If not, you’re guarding the enemy in the post one-on-one and you, let me be clear on this, YOU HAVE NO CHANCE. It’s just a matter of time and opportunity before you make eye contact, mis-position your stance, or go for the pump-fake. Many Christians wonder why the enemy is able to suck them into temptation and then wonder why their lives are ridden with failures due to sin. Their conscious and intentional lifestyle of sin have rendered them helpless against the enemy. As long as they are playing one-on-one defense, they are toast.

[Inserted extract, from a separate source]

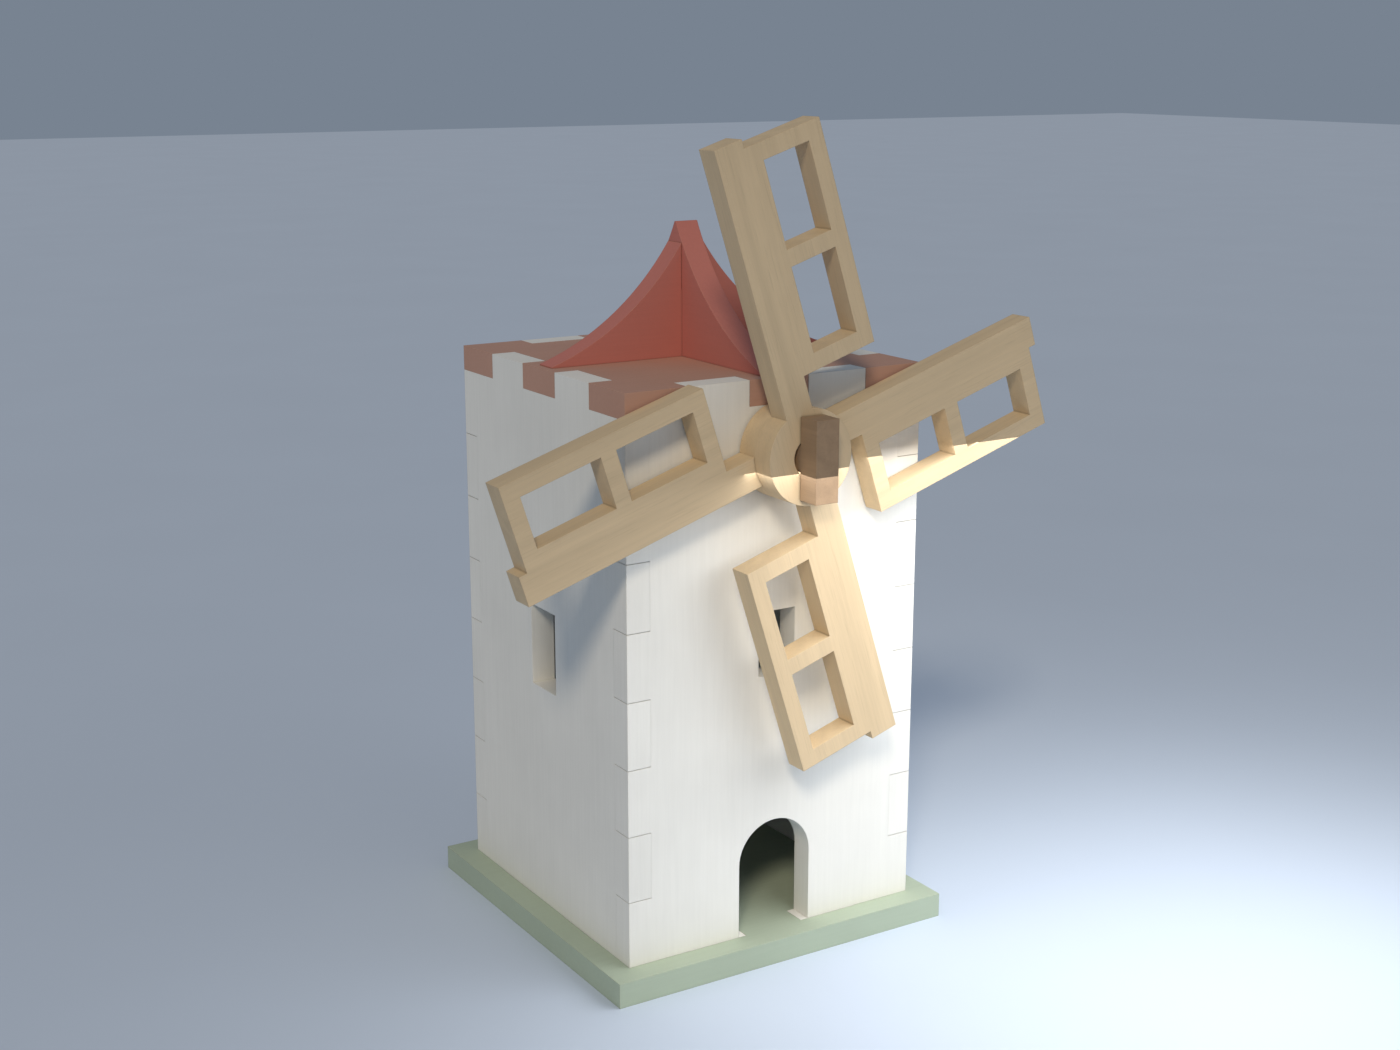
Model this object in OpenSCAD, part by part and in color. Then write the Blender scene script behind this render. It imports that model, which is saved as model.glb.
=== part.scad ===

Like the defender I beat quite easily, you must not play one-on-one defense when your life is designed for team cooperation. God never intended you to live your Christian life or any other life apart from others. A Christ-centered life isn’t intended to be just you and God. You need teammates to help you when the enemy is attacking, especially this enemy. Listen, the enemy will call for the ball and he’ll call for it on your turf. He doesn’t care about you. In fact, he hates you and your family and your children and most of all he hates your God. Here’s the most troublesome part. He calls for the ball each and every day; sometimes many times per day. And you can’t defend on your own. You don’t have what it takes. But God does. And God gave you the gift of people. He put them in your life to help you.
Look in your circle of life. Who encourages you to seek the Lord? Who encourages you to connect with others? Who encourages you to do your own thing? Who encourages you to abandon the spiritual and adopt the material? Where is your heart? The place your heart resides will determine your game. Are you playing one-on-one? If you are, turn your heart back toward God and ask Him to forgive you. Turn your heart toward God right now. No more pretending. No more procrastinating. No more emptiness.
“Heavenly Father, I turn my heart toward you. I’m tired of playing one-on-one defense and I’m tired of being a Christian atheist. Help me. I surrender my life to you. Come into my heart and into my life. I want to make you the Lord of my life again. Help me to connect with others who will encourage me and lift me up for Your sake. In Jesus’ name, amen.”